Entries follow. Set all of them down as they stand.
-- start Data excerpts --
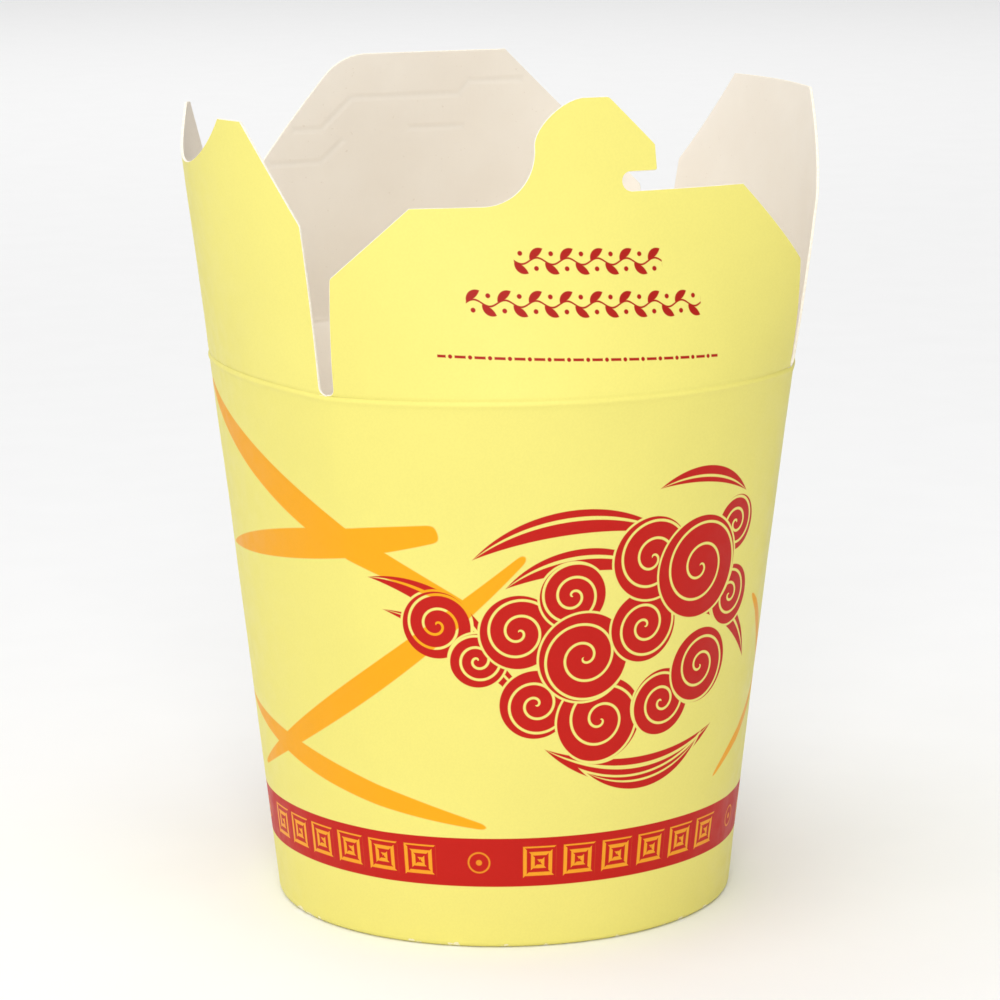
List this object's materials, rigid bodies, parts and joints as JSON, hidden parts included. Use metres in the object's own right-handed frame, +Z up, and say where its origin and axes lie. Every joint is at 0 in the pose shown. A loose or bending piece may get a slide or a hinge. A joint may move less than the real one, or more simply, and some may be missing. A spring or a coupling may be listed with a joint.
{
  "type": "noodle takeaway box",
  "caption": "Open round-footed paperboard takeaway box for noodles, with four bowed flaps, a hooked front tongue, a thumb notch and a recessed base.",
  "frame": {"origin": "centre of the foot circle, on the surface that the box stands on", "axes": "+Z up, the front flap with the hooked tongue faces -Y, the flap with the thumb notch faces -X"},
  "size_m": [0.1144, 0.1142, 0.1548],
  "materials": {
    "board_yellow": "coated board printed yellow outside with orange, red and dark red ornament, plain cream board inside",
    "board_cream": "uncoated cream board with a thin grease-resistant film"
  },
  "bodies": {
    "body": {"wall": "board_yellow", "base": "board_cream"},
    "front_flap": {"flap_front": "board_yellow"},
    "right_flap": {"flap_right": "board_yellow"},
    "back_flap": {"flap_back": "board_yellow"},
    "left_flap": {"flap_left": "board_yellow"}
  },
  "joints": [
    {"name": "front_fold", "type": "hinge", "parent": "body", "child": "front_flap", "pos_m": [0, -0.0372, 0.102], "axis": [-1, 0, 0], "range_deg": [0, 78]},
    {"name": "right_fold", "type": "hinge", "parent": "body", "child": "right_flap", "pos_m": [0.0436, 0, 0.102], "axis": [0, -1, 0], "range_deg": [0, 114]},
    {"name": "back_fold", "type": "hinge", "parent": "body", "child": "back_flap", "pos_m": [0, 0.0372, 0.102], "axis": [1, 0, 0], "range_deg": [0, 84]},
    {"name": "left_fold", "type": "hinge", "parent": "body", "child": "left_flap", "pos_m": [-0.0436, 0, 0.102], "axis": [0, 1, 0], "range_deg": [0, 106]}
  ]
}
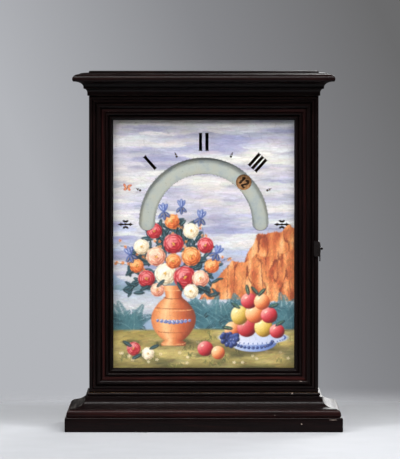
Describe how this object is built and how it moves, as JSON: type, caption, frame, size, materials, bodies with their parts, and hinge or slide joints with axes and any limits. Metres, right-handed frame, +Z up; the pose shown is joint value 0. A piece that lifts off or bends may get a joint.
-- end Data excerpts --
→ Answer for this exercise:
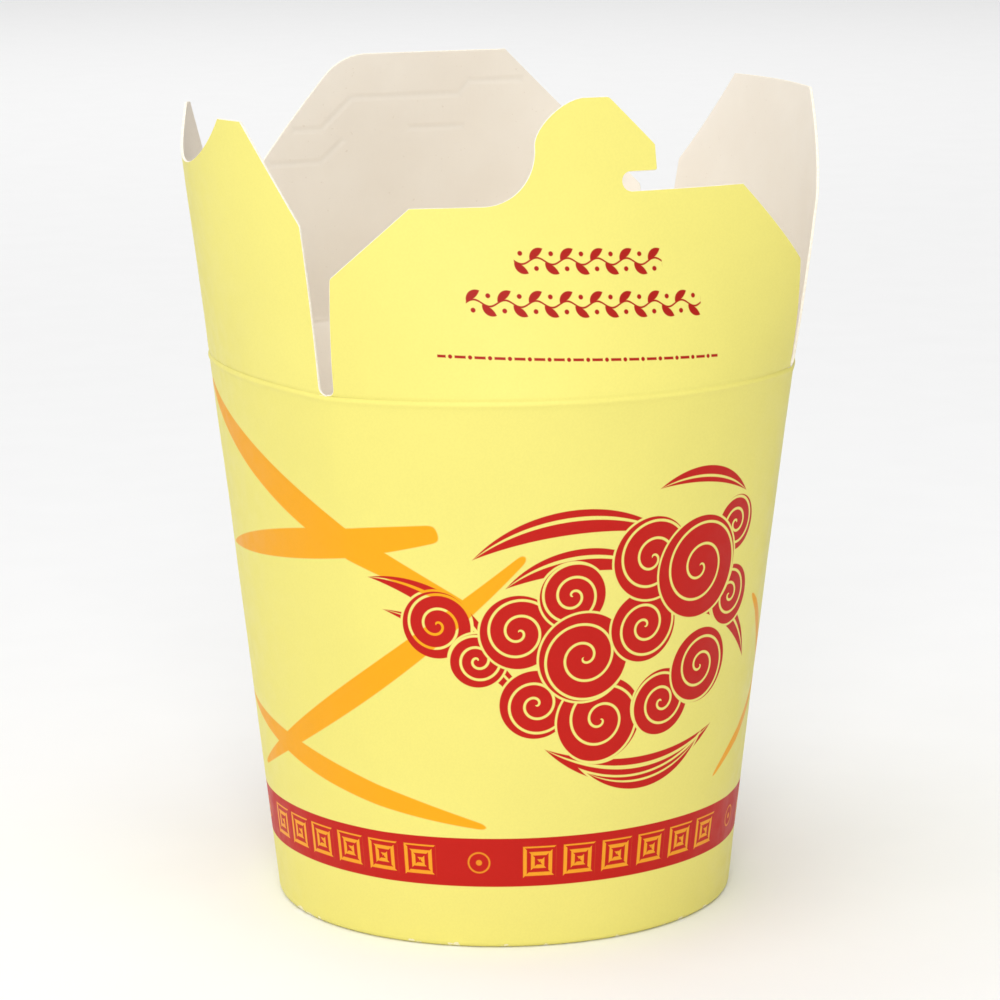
List this object's materials, rigid bodies, parts and joints as JSON, hidden parts included. Use metres in the object's own right-handed frame, +Z up, and say where its origin and axes lie. Every joint is at 0 in the pose shown. A loose or bending piece may get a slide or a hinge. A joint may move less than the real one, or more simply, and some may be missing. A spring or a coupling may be listed with a joint.
{
  "type": "noodle takeaway box",
  "caption": "Open round-footed paperboard takeaway box for noodles, with four bowed flaps, a hooked front tongue, a thumb notch and a recessed base.",
  "frame": {"origin": "centre of the foot circle, on the surface that the box stands on", "axes": "+Z up, the front flap with the hooked tongue faces -Y, the flap with the thumb notch faces -X"},
  "size_m": [0.1144, 0.1142, 0.1548],
  "materials": {
    "board_yellow": "coated board printed yellow outside with orange, red and dark red ornament, plain cream board inside",
    "board_cream": "uncoated cream board with a thin grease-resistant film"
  },
  "bodies": {
    "body": {"wall": "board_yellow", "base": "board_cream"},
    "front_flap": {"flap_front": "board_yellow"},
    "right_flap": {"flap_right": "board_yellow"},
    "back_flap": {"flap_back": "board_yellow"},
    "left_flap": {"flap_left": "board_yellow"}
  },
  "joints": [
    {"name": "front_fold", "type": "hinge", "parent": "body", "child": "front_flap", "pos_m": [0, -0.0372, 0.102], "axis": [-1, 0, 0], "range_deg": [0, 78]},
    {"name": "right_fold", "type": "hinge", "parent": "body", "child": "right_flap", "pos_m": [0.0436, 0, 0.102], "axis": [0, -1, 0], "range_deg": [0, 114]},
    {"name": "back_fold", "type": "hinge", "parent": "body", "child": "back_flap", "pos_m": [0, 0.0372, 0.102], "axis": [1, 0, 0], "range_deg": [0, 84]},
    {"name": "left_fold", "type": "hinge", "parent": "body", "child": "left_flap", "pos_m": [-0.0436, 0, 0.102], "axis": [0, 1, 0], "range_deg": [0, 106]}
  ]
}
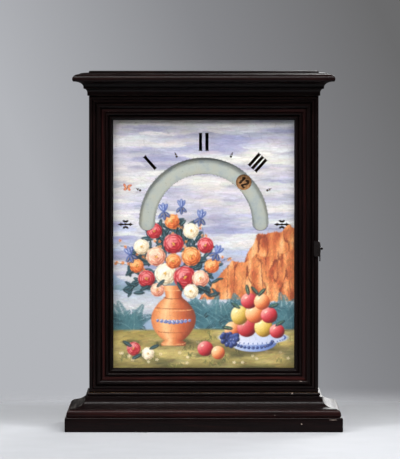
Describe how this object is built and how it moves, as JSON: type, caption, frame, size, materials, bodies with their parts, and hinge or slide joints with axes and any limits. Metres, right-handed frame, +Z up; the pose shown is joint value 0. A piece that lifts off or bends may get a joint.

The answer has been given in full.